Thursday, September 23, 2010


I told people yesterday that I was "finally" going to get to see "Secretariat," which is a little ironic because it won't be out in theaters for another two weeks. However, my parents had seen it at a Livonia screening two weeks earlier, and there was an earlier Southfield screening that I hadn't been able to go to. Luckily, Jackie from Free Is My Life was able to hook me up with a ticket to this one, and we definitely go the VIP treatment, as the tickets were set up through Disney: we got to skip to the front of the line and had reserved seats. I was prepared to like "Secretariat" after the rave reviews I had heard, but it actually ended up surprising me—in a mediocre way. It was a bit slow for the first half or so, but then it picked up rapidly during the second part of the movie.

Penny Chenery (Diane Lane, "Nights in Rodanthe") is called home for her mother's funeral, and she learns that two of her mares are pregnant by one of the fastest horses around. She decides to commute between the farm and Denver, where she and her family live, so that she can see the foal be born and grow up. The rest is history: Big Red, or "Secretariat," as he is later called, becomes one of the fastest horses ever, and to this day his Derby and Belmont Stakes records have not been beat.

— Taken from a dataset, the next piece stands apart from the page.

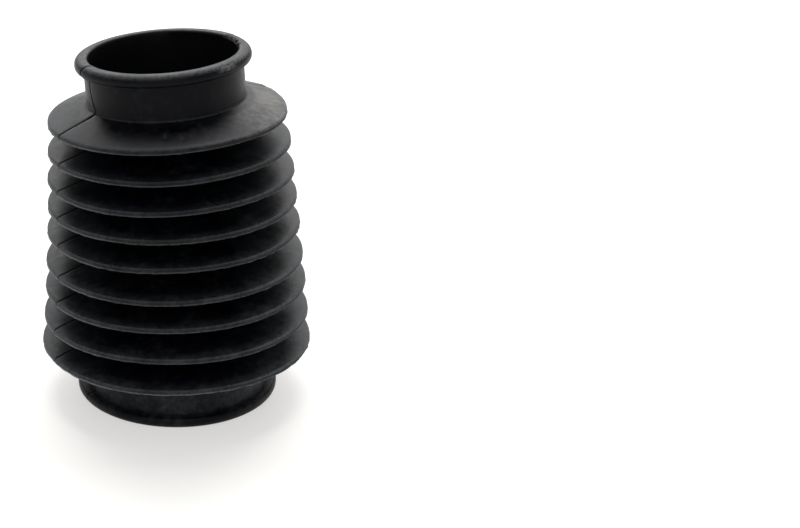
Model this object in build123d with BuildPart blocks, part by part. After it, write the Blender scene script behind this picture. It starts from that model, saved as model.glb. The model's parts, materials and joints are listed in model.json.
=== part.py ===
"""Bellows boot: a rubber sleeve of tapering folds between two beaded collars.

The boot is moulded in one piece, so it is one solid. It is soft, so it bows a little as it stands,
and its folds keep uneven spaces. Each collar and each fold is a ring turned from its own half
section. Each ring leans a little more than the one below it, and the two meet on the plane halfway
between their leans. The boot stands on its large collar, with +Z up from the centre of the face
that it stands on, which is the origin. All sizes are in millimetres, and all heights are along the
boot's axis.
"""
import os
from itertools import pairwise
from math import copysign, cos, degrees, hypot, radians, sin, tan

from build123d import *

# Folds, counted from the large collar up
fold_pitch = 9.86             # from crest to crest, as moulded
crest_lifts = [0, 0.55, 1.0, 0.45, 1.3, 0.8, 0.05, -0.1, 0]     # off that pitch, as it stands
large_crest_r = 45.0          # first fold
small_crest_r = 39.0          # last fold
crest_band = 1.5              # height of the narrow band round each crest
crest_bevel = 0.5             # along the band's upper edge, while its lower edge is sharp
fold_wall = 1.6               # rubber between the two sides of a fold's wall
root_land = 1.0               # height of the straight wall at the foot of each groove
root_stand = 0.5              # how far the roots stand in from a straight line between the bores

# Bow of the axis, which is upright at the foot
bow_radius = 1230.0
bow_direction = 157.5         # azimuth that the boot leans to, in degrees

# Large collar, which the boot stands on
large_bore_r = 28.5
large_collar_wall = 2.2
large_collar_length = 19.0    # from its end face to the first crest
large_bead_stand = 2.95       # how far the bead stands out from the collar
large_flange_angle = 24.0     # fall of the flange from the first crest to the collar, in degrees

# Small collar
small_bore_r = 24.3
small_collar_wall = 1.7
small_collar_length = 21.2
small_bead_stand = 2.75
small_flange_angle = 21.0

# Both collars
bead_height = 4.0
bead_end_round = 2.2          # at the end face
bead_back_round = 1.4         # towards the collar
flange_fillet = 1.5           # outside, where the flange runs into the collar
throat_round = 2.0            # inside, where the bore opens into the hollow of the flange
collar_run = 1.5              # straight wall between the flange's foot and the change of lean

fold_count = len(crest_lifts)
first_crest_z = large_collar_length
last_crest_z = first_crest_z + (fold_count - 1) * fold_pitch
boot_height = last_crest_z + small_collar_length
half_band = crest_band / 2
half_land = root_land / 2


def taper(large, small, z):
    """Radius at height z of a cone that has these two radii at the first and the last crest."""
    return large + (small - large) * (z - first_crest_z) / (last_crest_z - first_crest_z)


def inside_face(edge, foot):
    """Inside of the wall that runs in from a crest's edge to its foot: its height at r = 0 and slope."""
    slope = (foot[1] - edge[1]) / (edge[0] - foot[0])
    wall_height = copysign(fold_wall * hypot(1, slope), slope)
    return edge[1] + slope * edge[0] - wall_height, slope


def height_at(face, r):
    """Height of an inside face at radius r."""
    level, slope = face
    return level - slope * r


def meeting(lower, upper):
    """Corner where two inside faces meet."""
    r = (upper[0] - lower[0]) / (upper[1] - lower[1])
    return r, height_at(lower, r)


def turned(section, foot_cut, head_cut):
    """Ring turned from its section's corners and their rounds, and cut by the planes at its ends."""
    corners, rounds = zip(*section)
    with BuildPart() as ring:
        with BuildSketch(Plane.XZ):
            with BuildLine():
                FilletPolyline(*corners, radius=rounds, close=True)
            make_face()
        revolve(axis=Axis.Z)
        if foot_cut:
            split(bisect_by=foot_cut, keep=Keep.TOP)
        if head_cut:
            split(bisect_by=head_cut, keep=Keep.BOTTOM)
    return ring.part


# Crests, and the feet of the two flanges beside the collars
large_collar_r = large_bore_r + large_collar_wall
small_collar_r = small_bore_r + small_collar_wall
crest_heights = [first_crest_z + i * fold_pitch + lift for i, lift in enumerate(crest_lifts)]
crests = [(taper(large_crest_r, small_crest_r, z), z) for z in crest_heights]
large_fall = (large_crest_r - large_collar_r) * tan(radians(large_flange_angle))
small_rise = (small_crest_r - small_collar_r) * tan(radians(small_flange_angle))
large_foot_z = crest_heights[0] - half_band - large_fall
small_foot_z = crest_heights[-1] + half_band + small_rise

# Joints between the rings, one in each collar beside its flange and one in the middle of each root
root_heights = [(lower + upper) / 2 for lower, upper in pairwise(crest_heights)]
root_radii = [taper(large_bore_r, small_bore_r, z) - root_stand for z in root_heights]
joint_heights = [large_foot_z - collar_run, *root_heights, small_foot_z + collar_run]
inner_radii = [large_bore_r, *root_radii, small_bore_r]
outer_radii = [large_collar_r, *[r + fold_wall for r in root_radii], small_collar_r]

# Feet of each fold's two sides, and the rounds where the first and the last one meet a collar
feet_below = [large_foot_z, *[z + half_land for z in root_heights]]
feet_above = [*[z - half_land for z in root_heights], small_foot_z]
no_rounds = [0] * (fold_count - 1)
outer_rounds = [flange_fillet, *no_rounds, flange_fillet]
inner_rounds = [throat_round, *no_rounds, throat_round]

# Leans of the rings, and planes that cut them: each joint's, as the ring below and above sees it
ends = [0, *joint_heights, boot_height]
middles = [*crest_heights, (joint_heights[-1] + boot_height) / 2]
leans = [0, *[z / bow_radius for z in middles]]
half_steps = [(above - below) / 2 for below, above in pairwise(leans)]
head_cuts = [Plane((0, 0, z), z_dir=(sin(a), 0, cos(a))) for z, a in zip(joint_heights, half_steps)]
foot_cuts = [Plane((0, 0, z), z_dir=(-sin(a), 0, cos(a))) for z, a in zip(joint_heights, half_steps)]
spares = [2 * r * sin(a) for r, a in zip(outer_radii, half_steps)]     # so that the cuts reach all round

# Sections of the rings, from the large collar up
large_bead_r = large_collar_r + large_bead_stand
small_bead_r = small_collar_r + small_bead_stand
sections = [[
    ((large_bore_r, 0), 0),
    ((large_bead_r, 0), bead_end_round),
    ((large_bead_r, bead_height), bead_back_round),
    ((large_collar_r, bead_height), 0),
    ((large_collar_r, joint_heights[0] + spares[0]), 0),
    ((large_bore_r, joint_heights[0] + spares[0]), 0),
]]
for i, (r, z) in enumerate(crests):
    foot, head = joint_heights[i] - spares[i], joint_heights[i + 1] + spares[i + 1]
    outer_foot, outer_head = outer_radii[i:i + 2]
    inner_foot, inner_head = inner_radii[i:i + 2]
    lower_edge, upper_edge = (r, z - half_band), (r - crest_bevel, z + half_band)
    lower_face = inside_face(lower_edge, (outer_foot, feet_below[i]))
    upper_face = inside_face(upper_edge, (outer_head, feet_above[i]))
    sections.append([
        ((outer_foot, foot), 0),
        ((outer_foot, feet_below[i]), outer_rounds[i]),
        (lower_edge, 0),
        ((r, z + half_band - crest_bevel), 0),
        (upper_edge, 0),
        ((outer_head, feet_above[i]), outer_rounds[i + 1]),
        ((outer_head, head), 0),
        ((inner_head, head), 0),
        ((inner_head, height_at(upper_face, inner_head)), inner_rounds[i + 1]),
        (meeting(lower_face, upper_face), 0),
        ((inner_foot, height_at(lower_face, inner_foot)), inner_rounds[i]),
        ((inner_foot, foot), 0),
    ])
sections.append([
    ((small_collar_r, joint_heights[-1] - spares[-1]), 0),
    ((small_collar_r, boot_height - bead_height), 0),
    ((small_bead_r, boot_height - bead_height), bead_back_round),
    ((small_bead_r, boot_height), bead_end_round),
    ((small_bore_r, boot_height), 0),
    ((small_bore_r, joint_heights[-1] - spares[-1]), 0),
])

with BuildPart() as bellows_boot:
    reach = rise = 0              # of the axis, to the foot of the ring
    for section, lean, foot_cut, head_cut, (foot, head) in zip(
        sections, leans, [None, *foot_cuts], [*head_cuts, None], pairwise(ends)
    ):
        ring = turned(section, foot_cut, head_cut)
        turn = Location((0, 0, 0), (0, 0, bow_direction))
        seat = Location((reach, 0, rise), (0, degrees(lean), 0)) * Location((0, 0, -foot))
        with Locations(turn * seat):
            add(ring)
        reach += (head - foot) * sin(lean)
        rise += (head - foot) * cos(lean)

bellows_boot.part.label = "bellows_boot"
os.makedirs("parts", exist_ok=True)
export_step(bellows_boot.part, "parts/bellows_boot.step")
print("height", boot_height, "volume", bellows_boot.part.volume, "solids", len(bellows_boot.solids()))
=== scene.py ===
import json
from math import asin, atan2, copysign, cos, hypot, pi, radians, sin, tan

import bpy
import numpy as np
from mathutils import Matrix, Vector


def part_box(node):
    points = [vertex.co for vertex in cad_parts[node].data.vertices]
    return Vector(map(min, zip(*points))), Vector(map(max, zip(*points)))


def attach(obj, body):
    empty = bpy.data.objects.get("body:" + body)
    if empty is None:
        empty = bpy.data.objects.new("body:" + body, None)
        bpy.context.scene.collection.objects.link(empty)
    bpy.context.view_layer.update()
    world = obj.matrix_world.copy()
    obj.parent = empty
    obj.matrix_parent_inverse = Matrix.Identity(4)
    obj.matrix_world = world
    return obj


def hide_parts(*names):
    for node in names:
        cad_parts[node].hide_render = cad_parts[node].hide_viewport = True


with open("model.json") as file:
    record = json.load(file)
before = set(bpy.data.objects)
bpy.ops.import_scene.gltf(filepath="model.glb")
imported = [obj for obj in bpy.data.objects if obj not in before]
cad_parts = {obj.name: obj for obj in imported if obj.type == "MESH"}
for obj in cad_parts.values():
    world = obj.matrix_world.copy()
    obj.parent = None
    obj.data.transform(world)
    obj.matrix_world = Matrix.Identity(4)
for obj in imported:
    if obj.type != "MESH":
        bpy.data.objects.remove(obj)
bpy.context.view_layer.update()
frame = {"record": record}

# ---------------------------------------------------------------------------------------------
# The boot. A rubber sleeve moulded in one piece in a mould of two halves: a beaded collar at
# each end, a sloping flange beside each collar, and nine thin folds between them. It is soft, so
# it bows a little as it stands, and its folds don't keep quite even spaces.
mm = 0.001
mounts = {mount["name"]: mount for mount in frame["record"]["mounts"]}
large_bore_r, small_bore_r, large_collar_r, small_collar_r = [
    mounts[name]["dims"]["r_mm"] * mm
    for name in ("large_bore", "small_bore", "large_band_seat", "small_band_seat")
]
(low_x, _, foot_z), (high_x, _, _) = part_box("bellows_boot")
large_crest_r = (high_x - low_x) / 2

# The bow is an arc, upright at the foot, that passes through the middle of the head
small_grip = mounts["small_bore"]
grip_end = small_grip["dims"]["length_mm"] * mm / 2
head = Vector(small_grip["pos_m"]) + Vector(small_grip["axis"]) * grip_end
head_reach = hypot(head.x, head.y)
bow_radius = (head_reach**2 + head.z**2) / (2 * head_reach)
bow_direction = atan2(head.y, head.x)
boot_length = bow_radius * asin(head.z / bow_radius)

# The folds. In all that follows, s is the height along the bowed axis and r the radius round it
fold_pitch = 9.86 * mm
crest_lifts = [0, 0.55, 1.0, 0.45, 1.3, 0.8, 0.05, -0.1, 0]      # in mm, off that pitch
fold_count = len(crest_lifts)
first_crest_s = 19.0 * mm
last_crest_s = first_crest_s + (fold_count - 1) * fold_pitch
small_crest_r = 39.0 * mm
crest_band = 1.5 * mm          # height of the band round each crest
crest_shoulder = 0.7 * mm      # the band's upper edge is rounded, and its lower edge is sharp
lip_height = 0.12 * mm         # the sharp edge is a lip, with an undercut above it
undercut_top = 0.45 * mm
fold_wall = 1.6 * mm
root_land = 1.0 * mm           # straight wall at the foot of each groove
root_round = 0.4 * mm
root_stand = 0.5 * mm          # how far the roots stand in from a straight line between the bores
inner_round = 0.5 * mm

# The collars, their beads, and the flanges that run out from them to the first and last crest
large_flange_angle = 24.0
small_flange_angle = 21.0
large_foot_round = 1.5 * mm
small_foot_round = 1.0 * mm
throat_round = 2.0 * mm        # inside, where the bore opens into the hollow of the flange
bead_height = 4.0 * mm
large_bead_r = large_collar_r + 2.95 * mm
small_bead_r = small_collar_r + 2.75 * mm
bead_end_round = 2.2 * mm
bead_back_round = 1.4 * mm
bead_root_round = 0.2 * mm
foot_edge_round = 0.15 * mm
rim_round = 1.0 * mm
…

Wednesday, September 22, 2010

"You Again"

I had tickets to see "the owl movie" last night (aka "Legends of the Guardians: The Owls of Ga'Hoole") but when I won tickets from The Oakland Press to see "You Again," I of course decided to see that instead. The trailer looked funny and it was a movie I had been wanting to see for a while. The movie was cute overall, but unfortunately after starting out very funny, the humor level deteriorated during the rest of the film.

Marni (Kristen Bell, "When is Rome") is flying home for her brother's wedding, when she finally hears from her mom (Jamie Lee Curtis, "Beverly Hills Chihuahua") whom her soon-to-be sister-in-law is: Joanna (Odette Yustman, TV's "October Road"), aka JJ, aka Joanna's "arch nemesis" from high school. Needless to say, even though it has been eight years since she graduated, she is not too pleased about this, and it gets even worse when she meets Joanna, who pretends not to remember her from high school, going as far as to say "It's great to meet you!" Marni tries to tell her brother Will (James Wolk, from the Hallmark TV movie "Front of the Class") how evil Joanna is, but he refuses to believe her. Marni soon realizes that she's going to have to take matters into her own hands before Will marries Joanna and ruins his life forever. Things get even more complicated when Joanna's Aunt Ramona (Sigourney Weaver, "Avatar") comes to town for the wedding; Marni's mom realizes that they went to high school together, and indeed were even best friends up until their senior year prom.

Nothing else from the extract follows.